STATED PROBLEM:
Repeat exactly the lines of the listing below, please, starting with the first and ending with the line containing "big leaves' tips."; leave out the rest.

— Begin —

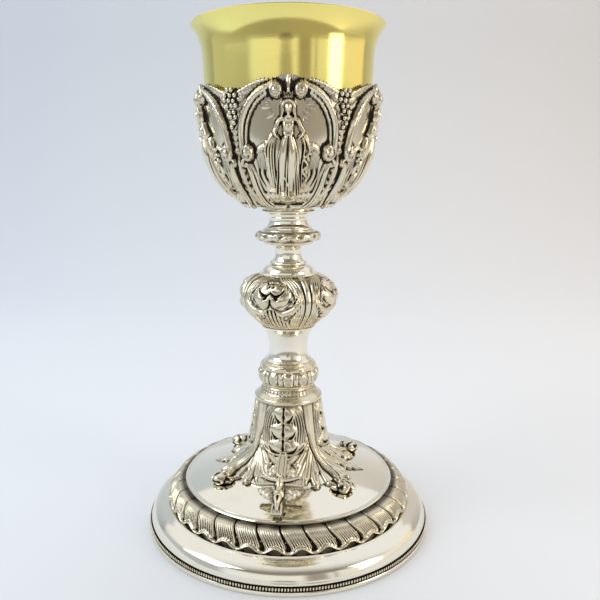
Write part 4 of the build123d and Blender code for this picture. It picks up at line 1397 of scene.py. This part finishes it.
def curled_tips():
    """The four big leaves' tips.

    Each turns up off the plate and rolls over into a plump, uneven bud with a hooked end."""
    nu, nv = int(120 * DETAIL), int(72 * DETAIL)
    verts, faces, cavs, shades = [], [], [], []
    for k, turn in enumerate(TIP_TURNS):
        flip = 1 if k % 2 == 0 else -1
        centre, out, side = on_foot(turn + FRONT_TURN + SLEEVE_SLIP, 39.4, 1.9)
        inward = -side * flip  # towards the next strap's front
        s = np.linspace(0.0, 1.0, nu)
        # the bud lies across the leaf; its thin end hooks back towards the stem
        bend = np.interp(s, [0, 0.35, 0.66, 0.85, 1.0], [0.0, 0.25, 0.95, 2.3, 3.6])
        step = 14.6 / (nu - 1)
        run = np.stack([np.cos(bend), -np.sin(bend)], -1) * step
        path = np.cumsum(run, 0) - run[0]
        path = path - np.array([5.6, -1.6])
        girth = np.interp(
            s, [0, 0.015, 0.06, 0.15, 0.32, 0.5, 0.66, 0.8, 0.93, 0.98, 1.0],
            [0.05, 1.0, 2.0, 2.75, 3.1, 2.6, 1.7, 1.25, 1.05, 0.7, 0.05]
        )
        phi = np.linspace(0, 2 * math.pi, nv, endpoint=False)
        S, PHI = np.meshgrid(s, phi, indexing="ij")
        lumps = 0.06 * np.sin(19 * S + 2 * PHI + k) + 0.055 * np.sin(
            11 * S - 3 * PHI + 2.1 * k
        ) + 0.045 * np.sin(31 * S + PHI + 1.7) + 0.03 * np.sin(5 * PHI + 14 * S)
        crease = np.exp(-(((S - 0.6 - 0.02 * np.sin(PHI)) / 0.03) ** 2)) + 0.5 * np.exp(
            -(((S - 0.3 + 0.05 * np.sin(PHI)) / 0.03) ** 2)
        )
        R = girth[:, None] * (1 + lumps * np.clip(girth / 2, 0, 1)[:, None] - 0.06 * crease)
        across = np.stack([np.sin(bend), np.cos(bend)], -1)
        broad = np.interp(s, [0, 0.45, 0.7, 1.0], [1.35, 1.35, 1.0, 1.0])[:, None]
        a = path[:, None, 0] + across[:, None, 0] * R * np.cos(PHI) * broad
        b = path[:, None, 1] + across[:, None, 1] * R * np.cos(PHI) * broad
        height = R * np.sin(PHI) * 0.92 + 0.35 * np.sin(3.0 * S)
        p = centre + a[..., None] * inward + b[..., None] * out + height[..., None] * np.array([0, 0, 1.0])
        # painted shade: the bud's underside, next to the plate, is darkened through both the cavity and ground
        # attributes
        under = np.clip((-np.sin(PHI) - 0.72) * 5, 0, 1)
        start = sum(len(q) for q in verts)
        verts.append(p.reshape(-1, 3))
        faces.append(grid_faces(nu, nv, close_v=True, start=start)[:, ::1 if k % 2 == 0 else -1])
        cavs.append((0.28 * crease + 0.4 * under + 0.2 * np.clip(-lumps / 0.1, 0, 1)).ravel())
        shades.append((under * 0.5).ravel())
    return piece(
        make_object(
            "curled_leaf_tips", np.concatenate(verts), np.concatenate(faces), chased,
            {"cavity": np.concatenate(cavs), "ground": np.concatenate(shades)}
        ),
        "stand", None, "relief_silver"
    )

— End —

THE COMPLETED TASK:
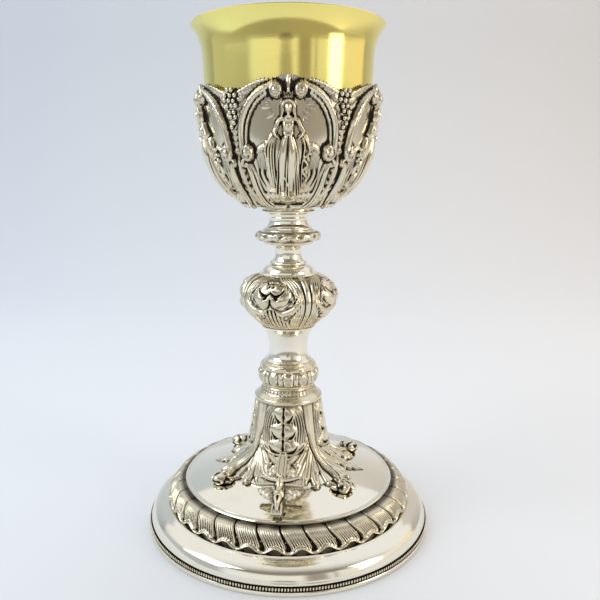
Write part 4 of the build123d and Blender code for this picture. It picks up at line 1397 of scene.py. This part finishes it.
def curled_tips():
    """The four big leaves' tips.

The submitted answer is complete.